There's something of the order of a zen retreat at Malika's place. You sit and observe the world from its center, and the world comes to you. People come to you, and you don't need to move. Hence the idea of a reverse road movie, rather than a motionless road movie. It is a road movie: there is a road, 40m away. And there are characters: the drivers. All this led me to set up my camera at her place. And she understood the film I was trying to make. It was fascinating to see how Malika, and almost all the drivers, would immediately find their way into the scene, fit in with the set-up.

143 Sahara Street

NOTEBOOK: Speaking of the drivers, how did you approach them, or welcome them when they came in?

FERHANI: There were no rules as to how to speak to them. Almost all of them were welcoming to us. The idea that these two guys would be interested in this old woman... Malika is both something of a milestone and of a living legend. I ran into a guy who told me that Malika had been dead for years: she's entered into legend, she's a living legend.

NOTEBOOK: I'd like to ask about the light, though I'm not sure how much of it is work and how much is intuition, or sometimes sheer luck. But both of your films are almost painterly in their use of light, for lack of a better word: in Roundabout in My Head, it's red hues, with streaks of light tearing across the screen. Here, it's a much more subdued light, even though it takes place in the desert light. It's a very welcoming, easy kind of light, almost sheltering. 

FERHANI: It is partly intuitive. I work a lot with a fixed lens. It helps, in a certain way, but I try every time to find a camera that is fit for the specific shooting. I tried a few for this shooting: a Sony Alpha 7 II goes into another color spectrum, for example. For the other shooting, the Panasonic was good for warmer hues, but here, I needed something colder, more metallic, greyer, flatter. I shot in flat mode, which makes everything greyer. And it enables more space for maneuver in post-production, more than the other camera. I was specifically looking for a camera that could take in very high luminosity. That was very important to take into account. The most important, shooting in this desert blare, was to never be over-exposed.

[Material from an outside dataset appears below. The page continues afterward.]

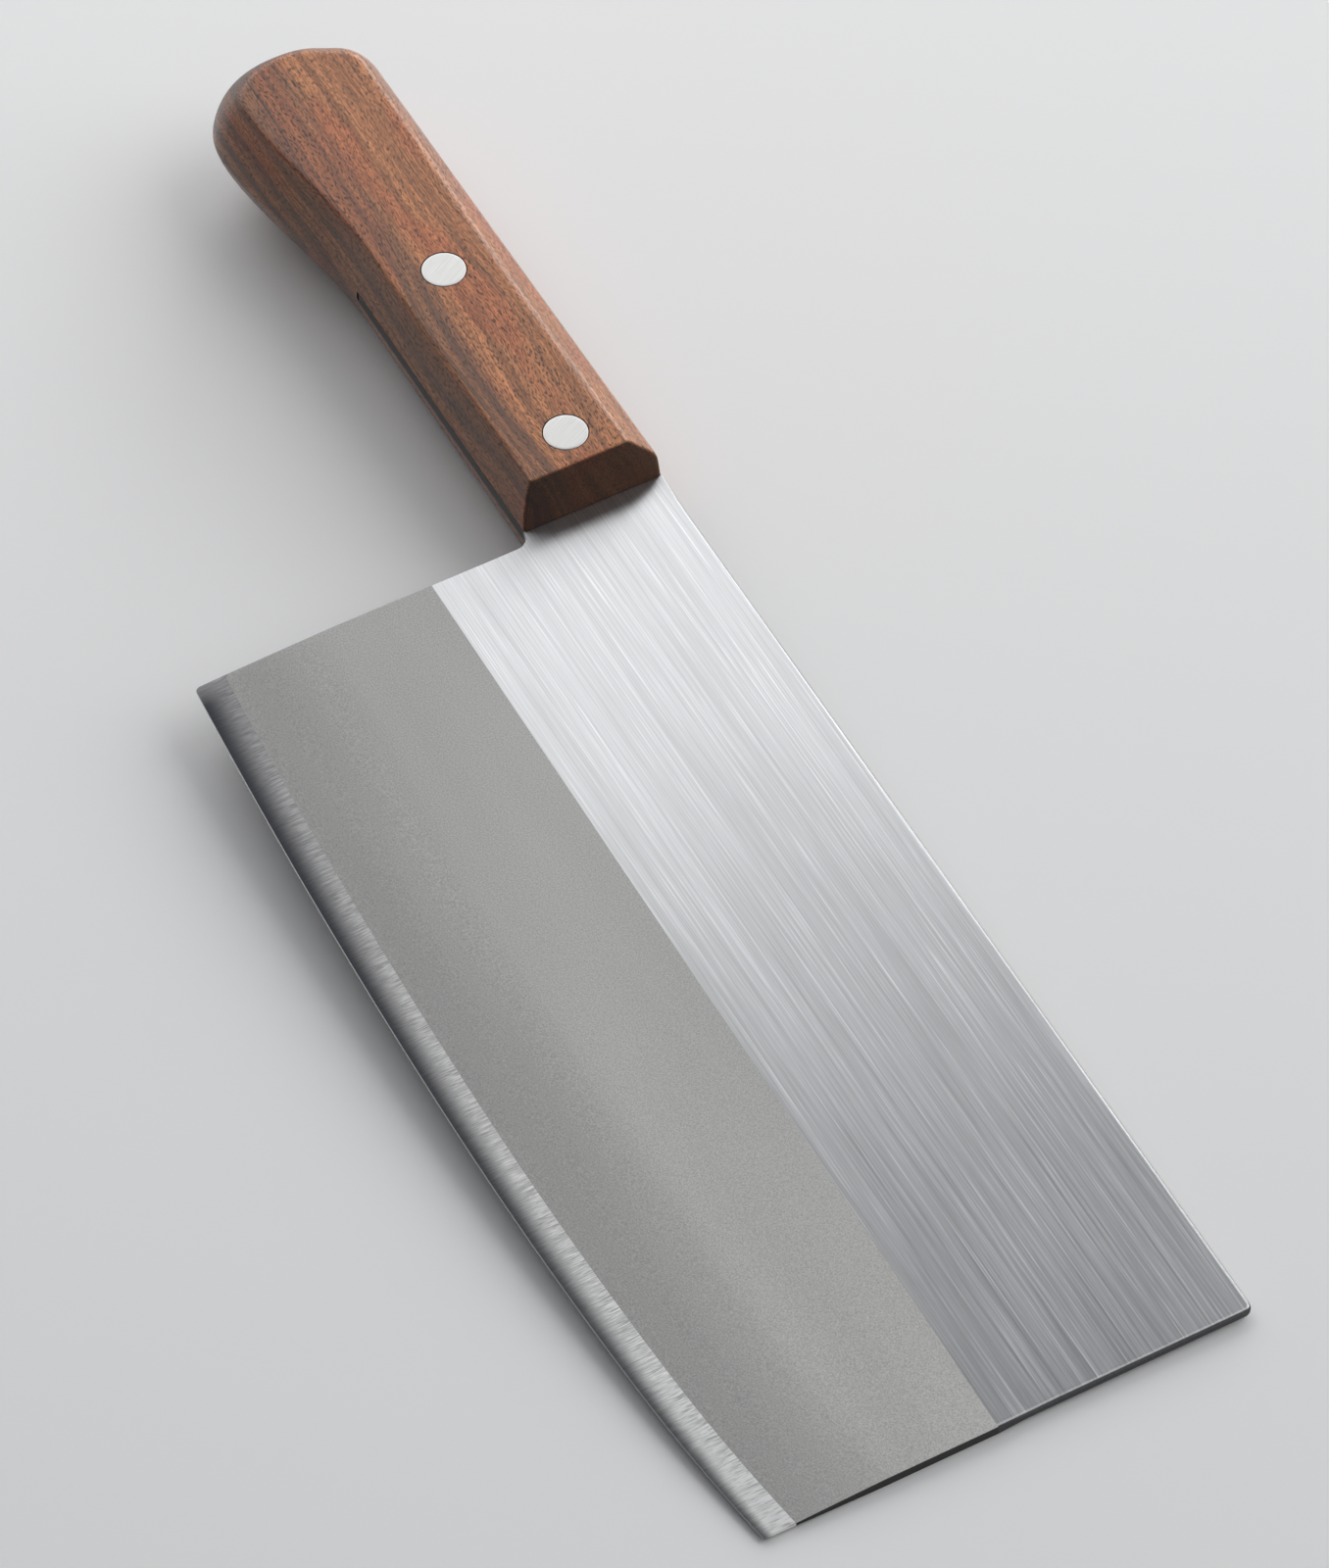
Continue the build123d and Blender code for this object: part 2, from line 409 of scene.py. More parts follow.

As to how the light falls within the frame, to be honest, the intuition of how to place the camera comes relative to what you're shooting : the off-screen space, of course, but also patches of light. In Malika's place, there's only one source of light, which shades away from the doorway when I film Malika. It's like a natural projector during the day: I just need to work the aperture and the frame, without messing up the focus.

NOTEBOOK: That shading effect also probably has a lot to do with the color of the wall.

FERHANI: It does. That blue was very soothing to me. But I had also thought of a crazy sequence  in Skolimowski's Deep End, there's a scene when the woman repaints the whole swimming pool in red. And I almost brought in a painter to repaint Malika's shack in that hue of blue, and have that as a directed scene. Those are ideas that I play with, but that I don't always carry out. You go home, you look at the day's images, you write down things... Your whole life is on hold, you only think about the film. 

NOTEBOOK: I'd like to come back to the question of time, which you mentioned about the editing and which is particularly interesting. If we go back to that shot in which you drive around the shack, while the bendir is heard on the soundtrack, I thought that was the ending of the film. And then when it doesn't end, you have to readjust to this new beginning, readjust to the rhythm of time passing by. 

FERHANI: You touch upon a sequence that was very problematic for us. We had a lot of trouble finding its place, precisely because it looks a lot like an ending sequence: the light, the movement, the music... At that point, something new happens, with her lying down in the sand, and the crazy story of Samir coming to look for his brother. It creates something new.

As for the other version... It was longer, more settled into this rhythm of time going by within the shack, in the same manner. There were other choices to be made: some of the drivers would come back and appear a second time in the film, the gas station took up more screen time. During the last phase of the editing, we had to tighten it, go straight to what was essential to the film.

NOTEBOOK: Speaking of the gas station, one of the ladies in the audience yesterday asked if Malika was able to survive, and the answers you and Chawkri gave had to do with the way she lives in the desert. I think she asked that because the final shot of the film is the gas station, and as you said, you've framed it as a threat over the course of the film. 

FERHANI: Ah... You're right, we misunderstood the question. Partly because I was very scared of some of the audience questions. In France, because of the historical relations between France and Algeria, questions are often taken over by left-overs of history. They become condescending, with this very smarmy way of looking at Malika. I was happy not to get that kind of questions here, but when that question came up I immediately grew defensive. What Chawkri said, about the difficult conditions Malika lives in, and the fact that she's able to live, not just survive, is true, but it doesn't correspond to my vision of the film. Some film-makers (I won't give any names!) go to Africa and film the women's feet, to show how poor they are because they're barefoot. For me, it's not that her life is tough that is important to me: her life is there, as it is, but I'm trying to say something else. I'm trying to talk about her philosophy, the way she relates to the world, what she exudes, what makes her different.

Coming back to Chawkri: he's a writer, a columnist. He wanders about, travels, meets people. In the scene in which he appears, he was coming through. I like his place in the film a lot, it's the same scale as the other drivers, he doesn't take up more screen time, but it's more intimate. You can tell that Malika inspires Chawkri a lot, and that he has a specific way of looking at her. As she inspires him, he respects her a lot but he plays with her, he has fun with her. And she's relaxed, because she knows that he has already written about her. I get the impression that everyone who walks into her place has a different relation to her.


1. To use an adjective not often brandished as a worthy superlative in criticism, Ferhani is one of the luckiest filmmakers alive in terms of the sheer incongruity of what takes place in front of his camera—those who have seen Roundabout in My Head will remember one of the greatest, most improbable alignment-of-the-stars shots in the history of cinema.

2. Whoever wants to know the full effects that the right kind of blue can have on the eyes and mind of a traveler should, in addition to watching Ferhani's film, read Nicolas Bouvier's The Way of the World—something which should be done regardless of interest in that particular question, of course.